Automation – Autopilot Systems

In a single-pilot environment, an autopilot system can greatly reduce workload. [Figure 7-4] As a result, the pilot is free to focus attention on other flight deck duties. This can improve situational awareness and reduce the possibility of a controlled flight into terrain (CFIT) accident. While the addition of an autopilot may certainly be considered a risk control measure, the real challenge comes in determining the impact of an inoperative unit. If the autopilot is known to be inoperative prior to departure, this may factor into the evaluation of other risks.

Figure 7-4. An example of an autopilot system.

Figure 7-4. An example of an autopilot system.

For example, the pilot may be planning a VOR approach down to minimums on a dark night into an unfamiliar airport. In such a case, the pilot may have been relying heavily on a functioning autopilot capable of flying a coupled approach. This would free the pilot to monitor aircraft performance. A malfunctioning autopilot could be the single factor that takes this from a medium to a serious risk. At this point, an alternative needs to be considered. On the other hand, if the autopilot were to fail at a critical (high workload) portion of this same flight, the pilot must be prepared to take action. Instead of simply being an inconvenience, this could quickly turn into an emergency if not properly handled. The best way to ensure a pilot is prepared for such an event is to study the issue carefully prior to departure and determine well in advance how an autopilot failure is to be handled.



As previously discussed, pilot familiarity with all equipment is critical in optimizing both safety and efficiency. A pilot’s being unfamiliar with any aircraft system will add to workload and may contribute to a loss of situational awareness. This level of proficiency is critical and should be looked upon as a requirement, not unlike carrying an adequate supply of fuel. As a result, pilots should not look upon unfamiliarity with the aircraft and its systems as a risk control measure, but instead as a hazard with high risk potential. Discipline is the key to success.

Respect for Onboard Systems

Automation can assist the pilot in many ways, but a thorough understanding of the system(s) in use is essential to gaining the benefits it can offer. Understanding leads to respect, which is achieved through discipline and the mastery of the onboard systems. However, it is important to fly the airplane without complete reliance on the PFD. This includes turns, climbs, descents, and flying approaches.

Reinforcement of Onboard Suites

The use of an electronic flight display (EFD) may not seem intuitive, but competency becomes better with understanding and practice. Computer-based software and incremental training help the pilot become comfortable with the onboard suites. Then, the pilot needs to practice what was learned in order to gain experience. Reinforcement not only yields dividends in the use of automation, it also reduces workload significantly.
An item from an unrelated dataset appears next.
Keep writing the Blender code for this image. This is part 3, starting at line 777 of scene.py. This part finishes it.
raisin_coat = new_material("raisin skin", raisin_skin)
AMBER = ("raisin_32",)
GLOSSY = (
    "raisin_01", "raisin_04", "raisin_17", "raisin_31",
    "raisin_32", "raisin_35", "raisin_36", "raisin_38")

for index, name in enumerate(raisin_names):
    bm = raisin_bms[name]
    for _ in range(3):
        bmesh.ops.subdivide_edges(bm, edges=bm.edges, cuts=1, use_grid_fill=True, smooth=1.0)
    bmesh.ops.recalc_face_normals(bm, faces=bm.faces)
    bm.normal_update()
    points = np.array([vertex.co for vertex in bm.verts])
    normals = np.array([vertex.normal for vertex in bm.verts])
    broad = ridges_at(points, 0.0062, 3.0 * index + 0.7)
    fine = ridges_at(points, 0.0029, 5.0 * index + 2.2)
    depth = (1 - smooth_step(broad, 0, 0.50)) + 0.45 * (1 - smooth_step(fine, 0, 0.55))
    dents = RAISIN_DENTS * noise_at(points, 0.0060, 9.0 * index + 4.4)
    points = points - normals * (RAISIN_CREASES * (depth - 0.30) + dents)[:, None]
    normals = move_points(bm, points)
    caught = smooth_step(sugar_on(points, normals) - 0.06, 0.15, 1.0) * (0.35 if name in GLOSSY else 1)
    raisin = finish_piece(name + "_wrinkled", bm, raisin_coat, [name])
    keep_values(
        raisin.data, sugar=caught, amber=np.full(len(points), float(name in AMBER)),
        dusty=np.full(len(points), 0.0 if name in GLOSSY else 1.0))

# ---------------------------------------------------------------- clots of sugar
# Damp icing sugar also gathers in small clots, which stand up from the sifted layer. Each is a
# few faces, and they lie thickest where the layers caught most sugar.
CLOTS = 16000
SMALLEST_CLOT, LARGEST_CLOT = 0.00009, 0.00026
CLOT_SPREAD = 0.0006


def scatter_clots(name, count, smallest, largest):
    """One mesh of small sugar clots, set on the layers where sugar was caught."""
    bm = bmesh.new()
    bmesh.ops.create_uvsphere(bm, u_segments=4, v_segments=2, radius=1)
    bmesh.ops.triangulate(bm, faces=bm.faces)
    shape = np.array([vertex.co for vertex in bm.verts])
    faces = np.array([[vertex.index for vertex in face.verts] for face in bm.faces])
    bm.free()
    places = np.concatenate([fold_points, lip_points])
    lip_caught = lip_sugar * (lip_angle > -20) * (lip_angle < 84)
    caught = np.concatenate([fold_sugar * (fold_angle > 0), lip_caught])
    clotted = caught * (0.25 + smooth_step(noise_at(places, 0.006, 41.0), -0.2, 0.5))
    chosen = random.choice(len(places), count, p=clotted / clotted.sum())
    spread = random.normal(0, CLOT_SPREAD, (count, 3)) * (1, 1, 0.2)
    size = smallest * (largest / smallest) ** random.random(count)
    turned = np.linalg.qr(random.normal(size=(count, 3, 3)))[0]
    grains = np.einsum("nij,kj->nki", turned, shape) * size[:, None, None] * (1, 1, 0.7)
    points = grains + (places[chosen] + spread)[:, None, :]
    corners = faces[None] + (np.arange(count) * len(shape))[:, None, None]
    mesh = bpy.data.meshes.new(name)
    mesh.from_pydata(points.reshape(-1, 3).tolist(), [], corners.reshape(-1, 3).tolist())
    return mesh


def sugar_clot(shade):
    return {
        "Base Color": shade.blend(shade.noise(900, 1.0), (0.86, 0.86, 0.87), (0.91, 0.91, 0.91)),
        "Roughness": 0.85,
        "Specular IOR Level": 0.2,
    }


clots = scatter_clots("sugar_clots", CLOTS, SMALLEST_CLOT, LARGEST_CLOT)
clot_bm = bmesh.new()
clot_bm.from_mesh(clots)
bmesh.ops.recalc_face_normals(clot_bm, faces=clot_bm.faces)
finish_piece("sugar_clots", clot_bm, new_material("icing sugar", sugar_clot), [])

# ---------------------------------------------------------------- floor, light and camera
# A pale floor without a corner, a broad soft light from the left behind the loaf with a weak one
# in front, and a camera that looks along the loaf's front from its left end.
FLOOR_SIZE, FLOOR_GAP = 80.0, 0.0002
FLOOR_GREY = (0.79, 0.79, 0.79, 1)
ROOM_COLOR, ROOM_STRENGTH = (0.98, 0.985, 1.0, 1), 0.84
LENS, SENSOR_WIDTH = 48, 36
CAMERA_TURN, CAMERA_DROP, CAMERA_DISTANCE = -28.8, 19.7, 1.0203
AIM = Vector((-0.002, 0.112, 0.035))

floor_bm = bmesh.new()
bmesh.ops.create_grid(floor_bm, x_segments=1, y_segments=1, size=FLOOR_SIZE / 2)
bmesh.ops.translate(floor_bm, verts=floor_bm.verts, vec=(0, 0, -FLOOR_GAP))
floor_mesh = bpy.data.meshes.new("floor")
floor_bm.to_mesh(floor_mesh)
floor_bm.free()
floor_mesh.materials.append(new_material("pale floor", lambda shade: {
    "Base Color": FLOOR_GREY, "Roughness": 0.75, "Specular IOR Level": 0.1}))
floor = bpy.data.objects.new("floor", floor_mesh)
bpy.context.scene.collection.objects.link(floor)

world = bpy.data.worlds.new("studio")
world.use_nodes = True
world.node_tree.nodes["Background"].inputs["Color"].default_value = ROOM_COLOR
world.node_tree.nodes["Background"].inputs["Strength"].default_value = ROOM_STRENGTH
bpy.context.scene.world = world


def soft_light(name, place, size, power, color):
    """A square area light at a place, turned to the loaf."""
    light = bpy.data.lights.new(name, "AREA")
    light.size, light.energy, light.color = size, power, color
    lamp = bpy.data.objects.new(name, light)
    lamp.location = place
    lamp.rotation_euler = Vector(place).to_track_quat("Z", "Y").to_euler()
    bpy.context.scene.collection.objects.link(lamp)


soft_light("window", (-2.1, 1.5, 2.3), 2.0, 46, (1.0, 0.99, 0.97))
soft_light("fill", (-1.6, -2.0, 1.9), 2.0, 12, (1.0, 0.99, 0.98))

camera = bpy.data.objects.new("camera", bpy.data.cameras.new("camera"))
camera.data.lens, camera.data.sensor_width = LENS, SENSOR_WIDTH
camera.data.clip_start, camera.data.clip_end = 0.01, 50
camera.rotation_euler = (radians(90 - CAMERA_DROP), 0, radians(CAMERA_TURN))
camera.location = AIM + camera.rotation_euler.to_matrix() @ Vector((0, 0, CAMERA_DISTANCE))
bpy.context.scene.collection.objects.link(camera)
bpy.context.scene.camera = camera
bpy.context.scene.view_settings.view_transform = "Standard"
Getting Beyond Rote Workmanship

The key to working effectively with automation is getting beyond the sequential process of executing an action. If a pilot has to analyze what key to push next, or always uses the same sequence of keystrokes when others are available, he or she may be trapped in a rote process. This mechanical process indicates a shallow understanding of the system. Again, the desire is to become competent and know what to do without having to think about “what keystroke is next.” Operating the system with competency and comprehension benefits a pilot when situations become more diverse and tasks increase.


Understand the Platform

Contrary to popular belief, flight in aircraft equipped with different electronic management suites requires the same attention as aircraft equipped with analog instrumentation and a conventional suite of avionics. The pilot should review and understand the different ways in which EFDs are used in a particular aircraft. [Figure 7-5]

Figure 7-5. Examples of different platforms. Top to bottom are the Beechcraft Baron G58, Cirrus SR22, and Cessna Entegra.
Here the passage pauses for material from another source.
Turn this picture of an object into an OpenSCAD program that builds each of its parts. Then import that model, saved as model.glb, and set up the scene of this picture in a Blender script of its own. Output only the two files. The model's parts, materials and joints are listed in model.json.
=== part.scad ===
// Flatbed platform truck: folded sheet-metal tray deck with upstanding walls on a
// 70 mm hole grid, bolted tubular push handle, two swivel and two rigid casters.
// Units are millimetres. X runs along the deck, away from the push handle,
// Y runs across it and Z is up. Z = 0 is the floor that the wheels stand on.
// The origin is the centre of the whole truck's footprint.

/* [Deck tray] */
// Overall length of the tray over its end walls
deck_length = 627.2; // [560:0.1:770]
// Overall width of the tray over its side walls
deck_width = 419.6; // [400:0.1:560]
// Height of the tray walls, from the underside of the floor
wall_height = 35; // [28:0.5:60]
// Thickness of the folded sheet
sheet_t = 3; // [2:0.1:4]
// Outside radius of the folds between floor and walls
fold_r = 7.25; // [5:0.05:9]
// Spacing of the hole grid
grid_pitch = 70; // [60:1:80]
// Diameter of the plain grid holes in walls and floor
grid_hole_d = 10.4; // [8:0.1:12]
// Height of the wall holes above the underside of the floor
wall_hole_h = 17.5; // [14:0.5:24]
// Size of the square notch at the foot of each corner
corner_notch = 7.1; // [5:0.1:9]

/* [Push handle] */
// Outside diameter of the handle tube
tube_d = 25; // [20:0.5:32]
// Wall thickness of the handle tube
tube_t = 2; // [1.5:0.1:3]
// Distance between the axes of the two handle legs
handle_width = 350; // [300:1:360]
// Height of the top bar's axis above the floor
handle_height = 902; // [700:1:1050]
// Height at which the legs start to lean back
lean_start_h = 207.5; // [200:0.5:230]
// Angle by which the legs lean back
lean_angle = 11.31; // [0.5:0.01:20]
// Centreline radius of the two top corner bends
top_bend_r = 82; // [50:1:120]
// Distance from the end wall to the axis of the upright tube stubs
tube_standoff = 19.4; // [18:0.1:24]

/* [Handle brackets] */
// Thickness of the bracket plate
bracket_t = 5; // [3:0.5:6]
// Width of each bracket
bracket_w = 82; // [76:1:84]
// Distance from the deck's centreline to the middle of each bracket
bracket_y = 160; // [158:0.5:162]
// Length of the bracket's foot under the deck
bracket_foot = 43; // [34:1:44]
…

Figure 7-5. Examples of different platforms. Top to bottom are the Beechcraft Baron G58, Cirrus SR22, and Cessna Entegra.
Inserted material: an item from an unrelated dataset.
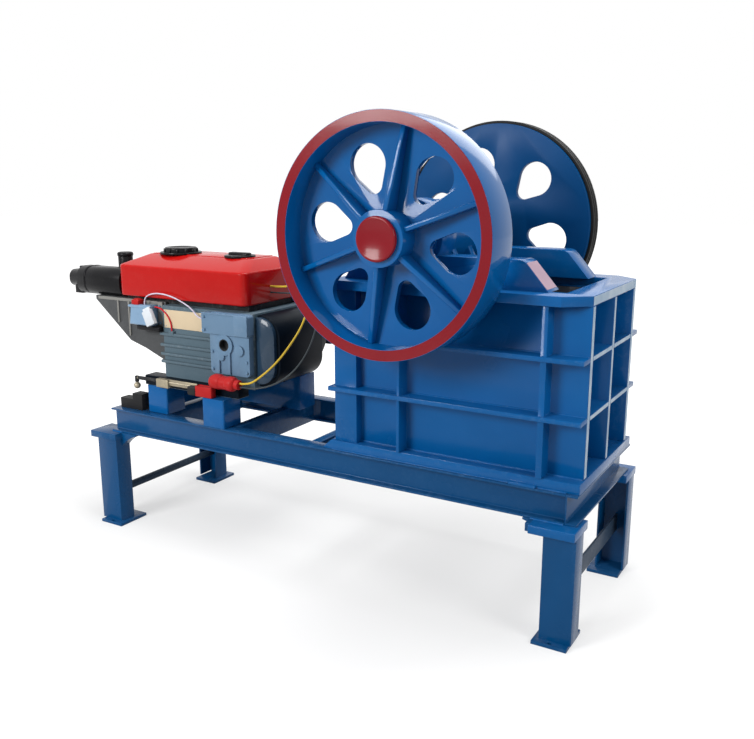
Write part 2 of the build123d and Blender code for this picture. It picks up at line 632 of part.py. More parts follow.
def flywheel(hole_angle, width, web_start):
    """A dished flywheel about +Z, its inner edge at z 0 and its open side up."""
    inner = WHEEL_RADIUS - RIM_THICKNESS
    web_end = web_start + WEB_THICKNESS
    wheel = Pos(0, 0, width / 2) * (Cylinder(WHEEL_RADIUS, width) - Cylinder(inner, width + 2))
    wheel += Pos(0, 0, (web_start + web_end) / 2) * Cylinder(inner + 1, WEB_THICKNESS)
    hub_height = width - HUB_RECESS
    wheel += Pos(0, 0, hub_height / 2) * Cylinder(HUB_RADIUS, hub_height)
    outline = [(HUB_RADIUS - 5, web_end - 1), (inner + 1, web_end - 1), (inner + 1, width - SPOKE_RIM_DROP),
               (HUB_RADIUS - 5, width - SPOKE_HUB_DROP)]
    spoke = Pos(0, SPOKE_THICKNESS / 2, 0) * slab_xz(outline, -SPOKE_THICKNESS, 0)
    step = 360 / HOLE_COUNT
    for k in range(HOLE_COUNT):
        wheel += Rot(0, 0, hole_angle + step * (k + 0.5)) * spoke
        wheel -= Pos(0, 0, web_start) * egg_hole(hole_angle + step * k)
    return wheel - Pos(0, 0, width / 2) * Cylinder(SHAFT_RADIUS + HUB_FIT, width + 2)


def near_flywheel():
    """The flywheel in front, its open side towards -Y."""
    wheel = flywheel(NEAR_HOLE_ANGLE, NEAR_WHEEL_WIDTH, NEAR_WEB_START)
    return Pos(SHAFT_X, NEAR_WHEEL_INNER_Y, SHAFT_Z) * Rot(90, 0, 0) * wheel


def far_flywheel():
    """The narrower flywheel behind, its open side towards +Y; the belts lie on its flat rim."""
    wheel = flywheel(FAR_HOLE_ANGLE, FAR_WHEEL_WIDTH, FAR_WEB_START)
    return mirror_y(Pos(SHAFT_X, -FAR_WHEEL_INNER_Y, SHAFT_Z) * Rot(90, 0, 0) * wheel)


def hub_caps():
    """The round caps that close both hubs."""
    near = drum_y(SHAFT_X, SHAFT_Z, NEAR_HUB_Y - CAP_THICKNESS, NEAR_HUB_Y, CAP_RADIUS)
    near = fillet(near.edges().sort_by(Axis.Y)[0], CAP_EDGE_RADIUS)
    far = drum_y(SHAFT_X, SHAFT_Z, FAR_HUB_Y, FAR_HUB_Y + CAP_THICKNESS, CAP_RADIUS)
    far = fillet(far.edges().sort_by(Axis.Y)[-1], CAP_EDGE_RADIUS)
    return Compound([near, far])


# Jaws
MOVING_FOOT_X = FRONT_WALL_X - JAW_BASE - TOOTH_DEPTH - DISCHARGE_GAP
CHAMBER_HEIGHT = JAW_TOP_Z - JAW_BOTTOM_Z
JAW_LEAN = atan2(FEED_GAPE - DISCHARGE_GAP, CHAMBER_HEIGHT)
LINER_BACK_X = MOVING_FOOT_X - (JAW_BASE + TOOTH_DEPTH) / cos(JAW_LEAN)
SEAT_BACK_X = LINER_BACK_X - PITMAN_DEPTH
LINER_LENGTH = CHAMBER_HEIGHT / cos(JAW_LEAN)


def jaw_plate(height):
    """A toothed liner that stands on its end: flat back at x 0, teeth towards +X."""
    pitch = JAW_WIDTH / TOOTH_COUNT
    points = [(0, -JAW_WIDTH / 2), (JAW_BASE, -JAW_WIDTH / 2)]
    for k in range(TOOTH_COUNT):
        start = -JAW_WIDTH / 2 + k * pitch
        points += [(JAW_BASE, start + pitch * 0.15), (JAW_BASE + TOOTH_DEPTH, start + pitch * 0.4),
                   (JAW_BASE + TOOTH_DEPTH, start + pitch * 0.6), (JAW_BASE, start + pitch * 0.85)]
    points += [(JAW_BASE, JAW_WIDTH / 2), (0, JAW_WIDTH / 2)]
    return slab_xy(points, 0, height)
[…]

Two simple rules for use of an EFD:

  • Fly the aircraft to the standards in the PTS. Although this may seem insignificant, knowing how to fly the aircraft to a standard makes a pilot’s airmanship smoother and allows for more time to attend to the system instead of managing multiple tasks.
  • Read and understand the installed electronic flight system’s manuals to include the use of the autopilot and the other onboard electronic management tools.
  • Adhere to AFM/POH procedures.